Und diese Handlung stellt das Ensemble über weite Strecken überzeugend dar, etwa in der anrührenden Szene des dritten Bildes zwischen Rodolfo und Mimi oder in der Sterbeszene Mimis. Dort zeigt David Lees Rodolfo alle Anzeichen der Panik angesichts des nahenden Todes seiner Geliebten, indem er nicht einmal in der Lage ist, ihre Hand oder ihren Kopf zu halten. Der Schrecken des Todes lähmt ihn geradezu. Julian Orlishausen ist ein lebensfroher, aber im entscheidenden Moment auch empathiefähiger Marcello, und Jana Baumeister verleiht der Musetta nicht nur Witz und Durchsetzungsvermögen sondern auch einen Sinn für Mitgefühl. Megan Marie Hart erliegt nicht der Versuchung, Mimi zu sentimental-leidend darzustellen, und verlagert Mimis Gefühle hauptsächlich auf den gesanglichen Ausdruck.

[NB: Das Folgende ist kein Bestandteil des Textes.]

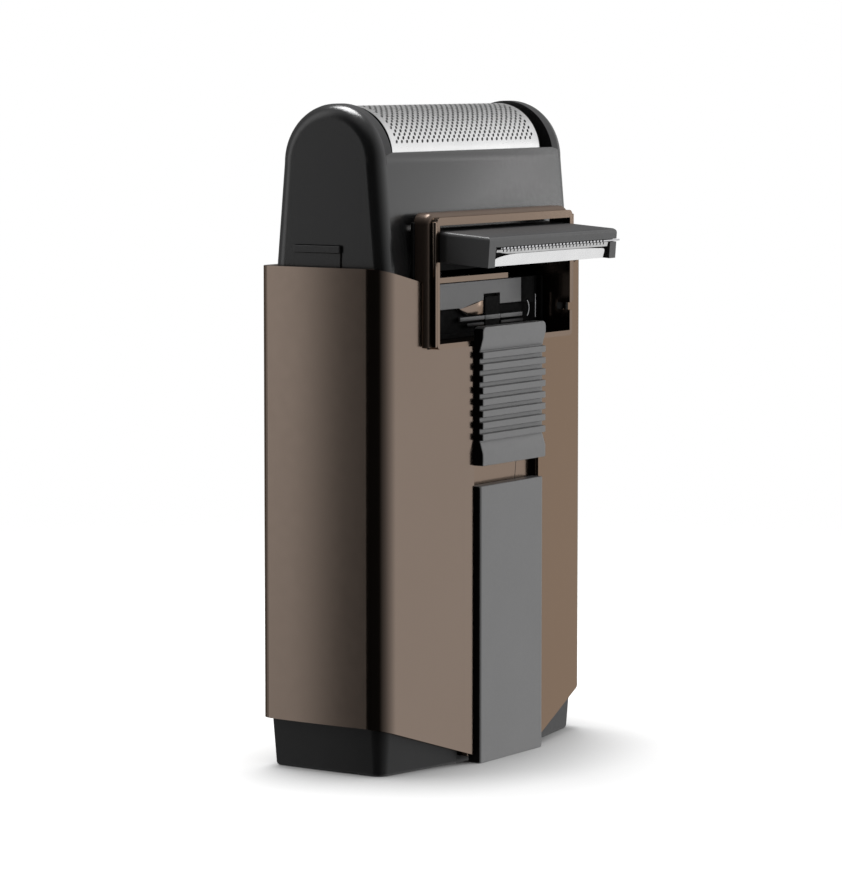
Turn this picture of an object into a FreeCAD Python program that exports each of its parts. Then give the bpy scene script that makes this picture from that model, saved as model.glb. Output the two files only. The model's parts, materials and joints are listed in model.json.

Die Gesangsleistungen des Ensembles sind durchweg respektabel. Natürlich glänzen wegen ihrer Rollen in erster Linie David Lee als Rodolfo und Megan Marie Hart als Mimi mit ausdrucksstarken Solopartien, aber auch die anderen Ensemblemitglieder fallen dagegen nicht ab sondern fügen sich gut in das musikalische Gesamtbild ein. Das Orchester unter der Leitung von Johannes Stark präsentiert Pucchinis Musik mit viel Gespür für die Gefühlslage der jeweiligen Szenerie. Im Gegensatz zur klassischen Oper, deren Arien meist einen metrischen Liedcharakter aufweisen, löst Pucchini die Musik in metrisch freie musikalische Beschreibungen der emotionalen Situation auf. Da wird jedes einzelne Instrument wichtig, und die Transparenz rangiert deutlich vor dem Tutti-Effekt. Das Orchester löste diese Herausforderung auf hervorragende Weise, sieht man einmal von einigen Ungenauigkeiten beim Zusammenspiel von Chor und Orchester am Ende des dritten Bildes ab.
Das Publikum zeigte sich sehr angetan und spendete kräftigen Beifall.